“Unless a grain of wheat falls into the earth and dies, it remains alone; but if it dies, it bears much fruit.” – John 12:24
“The last enemy to be destroyed is death...Death is swallowed up in victory.” – 1 Corinthians 15:26, 54
"The greater the sin, the greater the mercy, the deeper the death and the brighter the rebirth.” - C. S. Lewis
"This story...has the very taste of primary truth." - J. R. R. Tolkien

Wednesday, February 17, 2010

“Deeper Magic” in Harry Potter and Narnia

At this point, I have finished tracing what I find to be the most significant Christian themes throughout Harry Potter – themes conveyed in descriptions of evil, love, and death that bear a striking resemblance to ideas in Christianity. Before moving on to summarize these themes, especially as they come together in Harry Potter and his battle with Voldemort, and then to make several other observations of various other images/ideas/events in the books, I pause to note an especially curious description which Rowling uses on several occasions:

Sacrificial love in particular, but also mercy, justice, loyalty, and innocence are referred to with such phrases as “old magic,” “ancient magic,” and “the deepest laws of magic.” Most of these instances have been noted in previous posts.
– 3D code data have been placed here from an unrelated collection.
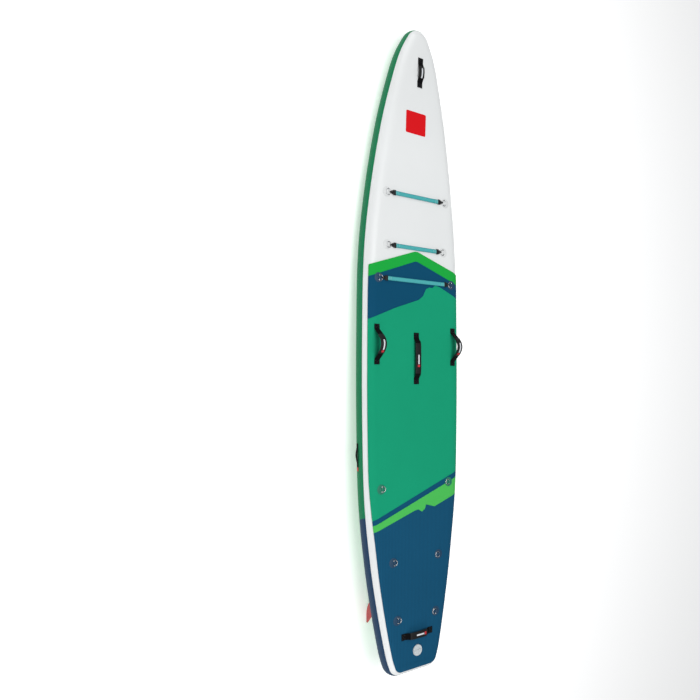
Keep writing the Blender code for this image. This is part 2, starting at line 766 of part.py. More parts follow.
def hook_outline():
    """A hook over a ring's bow, seen along the board: +s is outboard, and the bow's middle is the origin."""
    inner = RING_WIRE / 2 + HOOK_CLEARANCE
    outer = inner + HOOK_WALL
    shank_low = -0.0016
    shank_high = 0.0024
    outline = [(-HOOK_LENGTH, shank_low)]
    outline += [(inner * math.cos(math.radians(t)), inner * math.sin(math.radians(t))) for t in range(204, -37, -24)]
    outline += [(outer * math.cos(math.radians(t)), outer * math.sin(math.radians(t))) for t in (-36, 0, 30, 60, 90, 120)]
    outline += [(-outer - 0.003, shank_high), (-HOOK_LENGTH, shank_high)]
    return outline


HOOK_MESH = prism("hook", hook_outline(), -HOOK_WIDTH / 2, HOOK_WIDTH / 2)
UPRIGHT = Matrix(((0, 0, 1, 0), (1, 0, 0, 0), (0, 1, 0, 0), (0, 0, 0, 1)))


def cargo_strap(name, x, inset, on_pad):
    bow = flat_half_width(x) - inset - (RING_DEPTH - RING_WIRE)
    level = on_deck(x, 0, (PAD_TOP if on_pad else 0) + GAP + RING_HEIGHT)
    half_band = bow - HOOK_LENGTH + 0.006
    shape = bmesh.new()
    bmesh.ops.create_cube(shape, size=1.0)
    bmesh.ops.scale(shape, vec=(STRAP_WIDTH, 2 * half_band, STRAP_THICKNESS), verts=shape.verts)
    strap = add_part("cargo_strap_" + name, mesh_of(shape, name), TURQUOISE, 0.8, 0.0, level)
    for side_name, side in SIDES:
        turn = Matrix.Identity(4) if side > 0 else Matrix.Rotation(math.pi, 4, "Z")
        place = level @ turn @ Matrix.Translation((0, bow, 0)) @ UPRIGHT
        boolean(strap, add_cutter(f"hook_{name}_{side_name}", HOOK_MESH.copy(), place), "UNION")
    return strap


for strap_name, strap_x, strap_inset, strap_on_pad in STRAP_RINGS:
    cargo_strap(strap_name, strap_x * LAYOUT_STRETCH, strap_inset, strap_on_pad)


# ---- Handles ----


def band(name, path, widths, thicknesses, colour, place):
    """A strip of webbing along a path of (x, z) points, its width along Y, with its own width at each point."""
    rows = []
    for i, (x, z) in enumerate(path):
        ahead = Vector(path[min(i + 1, len(path) - 1)]) - Vector(path[max(i - 1, 0)])
        along = ahead.normalized()
        out = Vector((-along.y, along.x)) * thicknesses[i] / 2
        half = widths[i] / 2
        chamfer = min(thicknesses[i] / 3, half / 3)
        row = []
        for y, share in ((half, 1 / 3), (half - chamfer, 1), (chamfer - half, 1), (-half, 1 / 3)):
            row.append(Vector((x + out.x * share, y, z + out.y * share)))
        for y, share in ((-half, -1 / 3), (chamfer - half, -1), (half - chamfer, -1), (half, -1 / 3)):
            row.append(Vector((x + out.x * share, y, z + out.y * share)))
        rows.append(row)
    return add_part(name, smooth(loft(name, rows, closed_rows=True, caps=True)), colour, 0.8, 0.0, place)


def arch(half_span, height, steps):
    """Points of an arch from -half_span to +half_span, with its feet at z = 0."""
    shares = [i / steps for i in range(steps + 1)]
    return [(half_span * (2 * s - 1), height * math.sin(math.pi * s)) for s in shares]


def side_handle(side_name, side):
    y = side * (flat_half_width(SIDE_HANDLE_X) - SIDE_HANDLE_INSET)
    base = on_deck(SIDE_HANDLE_X, y, PAD_TOP + GAP)
    half_span = SIDE_HANDLE_LENGTH / 2 - TAB_LENGTH
    steps = 14
    path = arch(half_span, SIDE_HANDLE_HEIGHT - FOOT_RISE, steps)
    widths, thicknesses = [], []
    for i in range(steps + 1):
        from_end = min(i, steps - i)
        widths.append(FOOT_WIDTH + (SIDE_HANDLE_WIDTH - FOOT_WIDTH) * min(1, from_end / 3))
        thicknesses.append(WEBBING + (SIDE_HANDLE_GRIP - WEBBING) * min(1, max(0, from_end - 2) / 2))
    band("handle_loop_" + side_name, path, widths, thicknesses, BLACK, base @ Matrix.Translation((0, 0, FOOT_RISE)))
    start = half_span + FOOT_CLEARANCE
    lug = 0.003
    outline = [
        (start, FOOT_RISE + WEBBING / 2),
        (start + lug, FOOT_RISE + WEBBING / 2),
        (start + 2 * lug, WEBBING),
        (SIDE_HANDLE_LENGTH / 2, WEBBING),
        (SIDE_HANDLE_LENGTH / 2, 0),
        (start, 0),
    ]
    tab = prism("tab", outline, -SIDE_HANDLE_WIDTH / 2, SIDE_HANDLE_WIDTH / 2)
    sideways = Matrix(((1, 0, 0, 0), (0, 0, -1, 0), (0, 1, 0, 0), (0, 0, 0, 1)))
    add_part(f"handle_tab_{side_name}_fore", tab, BLACK, 0.8, 0.0, base @ sideways)
    turned_round = base @ Matrix.Rotation(math.pi, 4, "Z") @ sideways
    add_part(f"handle_tab_{side_name}_aft", tab.copy(), BLACK, 0.8, 0.0, turned_round)


def low_handle(name, length, width, height, place):
    """A strap sewn down flat at both ends, its middle padded and standing off the deck."""
    half = length / 2
    tab = TAB_LENGTH
    rise = 0.030
    middle = WEBBING / 2
    top = height - 0.004
    path = [(-half, middle), (-half + tab, middle), (-half + tab + rise / 2, (middle + top) / 2)]
    path += [(-half + tab + rise, top), (0, top + 0.001)]
    path += [(-x, z) for x, z in reversed(path[:-1])]
    thicknesses = [WEBBING, WEBBING, 0.005, 0.008, 0.008, 0.008, 0.005, WEBBING, WEBBING]
    return band(name, path, [width] * len(path), thicknesses, BLACK, place)


for side_name, side_sign in SIDES:
    side_handle(side_name, side_sign)
low_handle(
    "handle_centre",
    CENTRE_HANDLE_LENGTH,
    CENTRE_HANDLE_WIDTH,
    CENTRE_HANDLE_HEIGHT,
    on_deck(CENTRE_HANDLE_X, 0, PAD_TOP + GAP),
)
low_handle(
    "handle_nose",
    NOSE_HANDLE_LENGTH,
    NOSE_HANDLE_WIDTH,
    NOSE_HANDLE_HEIGHT,
    on_deck(HALF_LENGTH - NOSE_HANDLE_FROM_NOSE, 0, 2 * GAP),
)
low_handle(
    "handle_tail",
    TAIL_HANDLE_LENGTH,
    TAIL_HANDLE_WIDTH,
    TAIL_HANDLE_HEIGHT,
    on_deck(TAIL_HANDLE_FROM_TAIL - HALF_LENGTH, 0, PAD_TOP + GAP) @ Matrix.Rotation(math.pi / 2, 4, "Z"),
)


# ---- Webbing loops on the rails ----


def rail_strap(name, side):
    reach = math.degrees(RAIL_STRAP_WIDTH / BOARD_THICKNESS)
    angles = spread(RAIL_STRAP_ANGLE - reach, RAIL_STRAP_ANGLE + reach, 2)
    steps = 8
    rows = []
    for i in range(steps + 1):
        share = i / steps
        station = station_at(RAIL_STRAP_X + RAIL_STRAP_LENGTH * (share - 0.5))
        middle = max(0.0, math.sin(math.pi * (share * 1.5 - 0.25)))
        low = GAP + RAIL_STRAP_BULGE * middle
        section = [hull_point(station, angle, low + WEBBING) for angle in angles]
        section += [hull_point(station, angle, low) for angle in reversed(angles)]
        rows.append([Vector((p.x, side * p.y, p.z)) for p in section])
    return add_part(name, loft(name, rows, closed_rows=True, caps=True), BLACK, 0.8)


for side_name, side_sign in SIDES:
    rail_strap("rail_strap_" + side_name, side_sign)


# ---- Fins and their bases ----

# The fin's edges at each share of its depth: leading and trailing, in shares of the root and the rake.
FIN_LEVELS = (
    (0.00, 0.000, 1.000),
    (0.19, 0.260, 1.060),
    (0.38, 0.521, 1.152),
    (0.56, 0.727, 1.442),
    (0.75, 0.927, 1.648),
    (0.88, 1.100, 1.780),
    (0.97, 1.300, 1.820),
    (1.00, 1.480, 1.790),
)
FIN_SECTION = ((0.0, 0.0), (0.12, 0.62), (0.35, 1.0), (0.70, 0.62), (1.0, 0.0))


def fin_mesh():
    """The blade in its base's frame: Z down from the board, X to the nose, the root's leading edge at x = 0."""
    rows = []
    for depth, lead, trail in FIN_LEVELS:
        half = (FIN_ROOT_THICKNESS + (FIN_TIP_THICKNESS - FIN_ROOT_THICKNESS) * depth) / 2
        front = lead * FIN_ROOT
        chord = (trail - lead) * FIN_ROOT
        z = FIN_BASE_THICKNESS + 2 * GAP + (FIN_DEPTH - FIN_BASE_THICKNESS - 2 * GAP) * depth
        row = [Vector((-front - chord * s, half * t, z)) for s, t in FIN_SECTION]
        row += [Vector((-front - chord * s, -half * t, z)) for s, t in FIN_SECTION[-2:0:-1]]
        rows.append(row)
    shape = bmesh.new()
    grid = [[shape.verts.new(point) for point in row] for row in rows]
    for a, b in zip(grid, grid[1:]):
        for j in range(len(a)):
            k = (j + 1) % len(a)
            shape.faces.new((a[j], a[k], b[k], b[j]))
    shape.faces.new(grid[0])
    shape.faces.new(grid[-1])
    bmesh.ops.recalc_face_normals(shape, faces=shape.faces)
    return smooth(mesh_of(shape, "fin"), 50)


def fin_base_mesh(name, place):
    """A long oval plate with a raised socket round the fin's root."""
    middle = -FIN_ROOT / 2
    straight = (FIN_BASE_LENGTH - FIN_BASE_WIDTH) / 2
    outline = []
    for end in (1, -1):
        for i in range(9):
            turn = math.radians(-90 * end + 180 * i / 8)
            outline.append((middle + end * straight + FIN_BASE_WIDTH / 2 * math.cos(turn),
                            FIN_BASE_WIDTH / 2 * math.sin(turn)))
    plate = add_part(name, prism(name, outline, GAP, FIN_BASE_THICKNESS + GAP), BLACK, 0.4, 0.0, place)
    rim = []
    pocket = []
    for i in range(20):
        turn = 2 * math.pi * i / 20
        half_length = FIN_ROOT / 2 + 0.004
        half_width = FIN_ROOT_THICKNESS / 2 + 0.001
        pocket.append((middle + half_length * math.cos(turn), half_width * math.sin(turn)))
        rim.append((middle + (half_length + FIN_SOCKET_WALL) * math.cos(turn),
                    (half_width + FIN_SOCKET_WALL) * math.sin(turn)))
    raised = prism("rim", rim, FIN_BASE_THICKNESS - 0.001, FIN_BASE_THICKNESS + FIN_SOCKET_HEIGHT)
    hollow = prism("pocket", pocket, FIN_BASE_THICKNESS + GAP, FIN_BASE_THICKNESS + 2 * FIN_SOCKET_HEIGHT)
    boolean(plate, add_cutter("socket_rim_" + name, raised, place), "UNION")
    boolean(plate, add_cutter("socket_pocket_" + name, hollow, place), "DIFFERENCE")
    return plate


FIN_MESH = fin_mesh()
for side_name, side_sign in SIDES:
    fin_place = on_bottom(FIN_FROM_TAIL - HALF_LENGTH, side_sign * FIN_OFFSET)
    add_part("fin_" + side_name, FIN_MESH.copy(), FIN_RED, 0.35, 0.0, fin_place)
    fin_base_mesh("fin_base_" + side_name, fin_place)


# ---- Set the board down on its fin tips and the ridge of its bow ----


def lowest(points, pitch):
    """The lowest height among points once the board is pitched nose down."""
    return min(p.z * math.cos(pitch) - p.x * math.sin(pitch) for p in points)


def resting_pitch():
    """The pitch at which the fins' tips and the bottom stand level."""
    fin_place = on_bottom(FIN_FROM_TAIL - HALF_LENGTH, FIN_OFFSET)
    tips = [fin_place @ v.co for v in FIN_MESH.vertices]
    keel = [keel_point(station, 0) for station in OUTLINE]
    low, high = 0.0, math.radians(15)
    for _ in range(50):
        pitch = (low + high) / 2
        if lowest(tips, pitch) < lowest(keel, pitch):
            low = pitch
        else:
            high = pitch
    return pitch


def corners_of(part, graph):
    """The world positions of a part's vertices as its modifiers leave them."""
    seen = part.evaluated_get(graph)
    mesh = seen.to_mesh()
    points = [seen.matrix_world @ v.co for v in mesh.vertices]
    seen.to_mesh_clear()
    return points


BOARD.rotation_euler = (0, resting_pitch(), 0)
bpy.context.view_layer.update()
rest_graph = bpy.context.evaluated_depsgraph_get()
everything = [p for part in PARTS.objects if part.type == "MESH" for p in corners_of(part, rest_graph)]
middle_x = (min(p.x for p in everything) + max(p.x for p in everything)) / 2
BOARD.location = (-middle_x, 0, -min(p.z for p in everything))
bpy.context.view_layer.update()
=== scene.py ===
# %% [markdown]
# # An inflatable touring paddleboard
#
# The board is a coated-fabric envelope blown up hard, with foam pads glued on its deck, and webbing, rings,
# a valve and two fins fixed to the outside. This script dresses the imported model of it: each cell makes one
# kind of piece or one finish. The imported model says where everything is, so the first step is to load it.

import json
import math

import bmesh
import bpy
from mathutils import Matrix, Vector


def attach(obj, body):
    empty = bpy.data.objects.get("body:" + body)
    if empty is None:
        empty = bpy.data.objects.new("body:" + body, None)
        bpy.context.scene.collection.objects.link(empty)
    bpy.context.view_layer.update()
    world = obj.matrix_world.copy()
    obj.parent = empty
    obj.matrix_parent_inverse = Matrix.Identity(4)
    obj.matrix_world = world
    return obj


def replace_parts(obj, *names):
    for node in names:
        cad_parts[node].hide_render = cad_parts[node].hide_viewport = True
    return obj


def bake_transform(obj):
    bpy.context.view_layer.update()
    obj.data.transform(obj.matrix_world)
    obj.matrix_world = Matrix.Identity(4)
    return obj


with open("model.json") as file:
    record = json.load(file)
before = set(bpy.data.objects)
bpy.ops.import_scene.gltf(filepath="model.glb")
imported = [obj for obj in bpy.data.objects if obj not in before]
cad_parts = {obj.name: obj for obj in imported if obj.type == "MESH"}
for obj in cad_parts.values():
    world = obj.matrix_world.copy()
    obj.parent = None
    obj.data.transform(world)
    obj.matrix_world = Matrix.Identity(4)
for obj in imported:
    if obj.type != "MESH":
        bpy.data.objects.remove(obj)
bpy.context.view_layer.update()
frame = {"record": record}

# %% [markdown]
# The board rests on its two fins and the ridge of its bow, so its deck is tipped a few degrees. Working in
# the board's own axes is much easier: X to the nose, Y to port, Z out of the deck, with zero in the middle of
# the deck's skin. One of the record's mounts is a point on the flat deck with its normal, and that is all it
# takes to work out the matrix from the board's axes to the floor's.

# %% The board's own axes
PAD_TOP = 0.0053
standing = next(m for m in frame["record"]["mounts"] if m["name"] == "deck_standing_area")
pitch = math.atan2(standing["axis"][0], standing["axis"][2])
REST = Matrix.Rotation(pitch, 4, "Y")
REST.translation = Vector(standing["pos_m"]) - REST.to_3x3() @ Vector((-0.45, 0, PAD_TOP))
print("tipped", round(math.degrees(pitch), 2), "degrees")

# %% [markdown]
# The camera looks down on the deck from port, with the nose at the top of the frame. It is placed in the
# board's axes too: 38.5 degrees off the deck's normal and 4.3 m away. The optical axis passes a little aft
# of the middle and to one side, which is the camera's shift. A lens near 35 mm gives the same perspective.

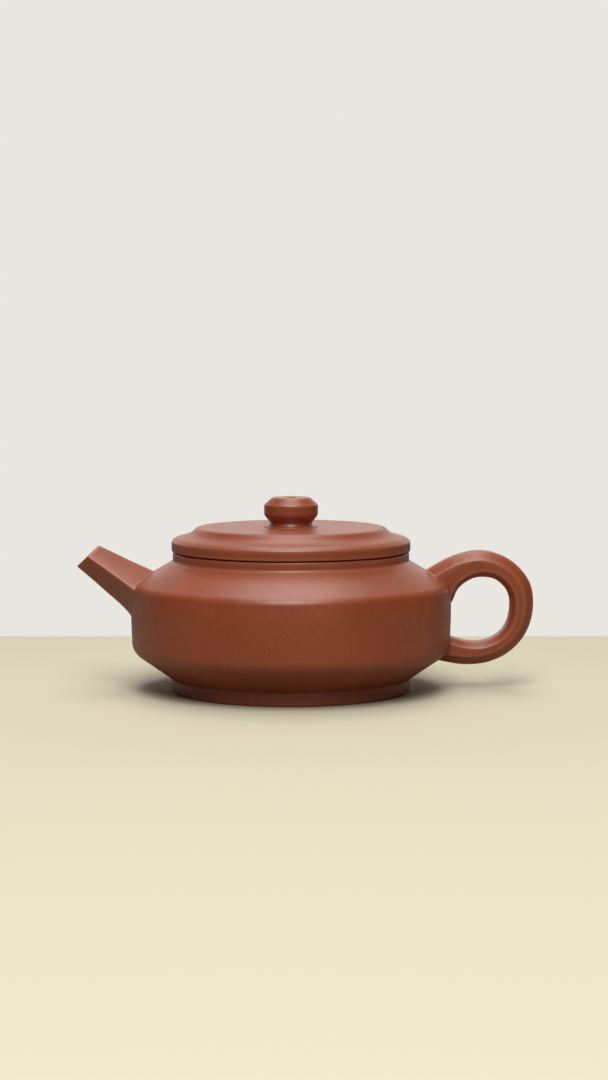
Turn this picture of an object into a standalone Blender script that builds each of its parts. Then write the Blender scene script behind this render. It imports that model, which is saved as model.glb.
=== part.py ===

Voldemort himself is aware of the power of Lily’s sacrifice, recalling that “this is old magic, I should have remembered it, I was foolish to overlook it” (GoF 653). Similarly, Dumbledore explains to Harry that “love, loyalty and innocence…have a power…beyond the reach of any magic” (DH ch. 35). Perhaps most interesting is the “deep magic” that occurs when one wizard saves the life of another. Dumbledore explains this to Harry:

“You did a very noble thing, in saving Pettigrew’s life…Pettigrew owes his life to you. You have sent Voldemort a deputy who is in your debt…When one wizard saves another wizard’s life, it creates a certain bond between them…and I’m much mistaken if Voldemort wants his servant in the debt of Harry Potter…This is magic at its deepest, Harry…the time may come when you will be very glad you saved Pettigrew’s life.” (PoA 426)
All of these ideas – love, mercy, justice, sacrifice – are similar in that they are things of objective value, and more precisely, things with a moral quality to them. That these things are repeatedly described as having such a deep, powerful magic sheds light on why Rowling has often described her books as “very moral.” Furthermore, when she uses these phrases, Rowling is almost certainly drawing on C. S. Lewis’ Narnia, where the power of a just sacrifice to overturn death is described similarly:
“Though the Witch knew the Deep Magic, there is a magic deeper still which she did not know. Her knowledge goes back only to the dawn of time. But if she could have looked a little further back, into the stillness and the darkness before Time dawned, she would have read there a different incantation. She would have known that when a willing victim who had committed no treachery was killed in a traitor's stead, the Table would crack and Death itself would start working backward.” (The Lion, the Witch, and the Wardrobe)
Not only is the language of “deep magic” here, but also ideas such as evil characters being limited in their knowledge, the power of sacrifice, and victory over death, which are so enormously significant in Harry Potter. We encounter here even more explicitly the idea of substitution – the victim gives himself in the traitor’s stead just as Harry and Lily substitute themselves in the places of others.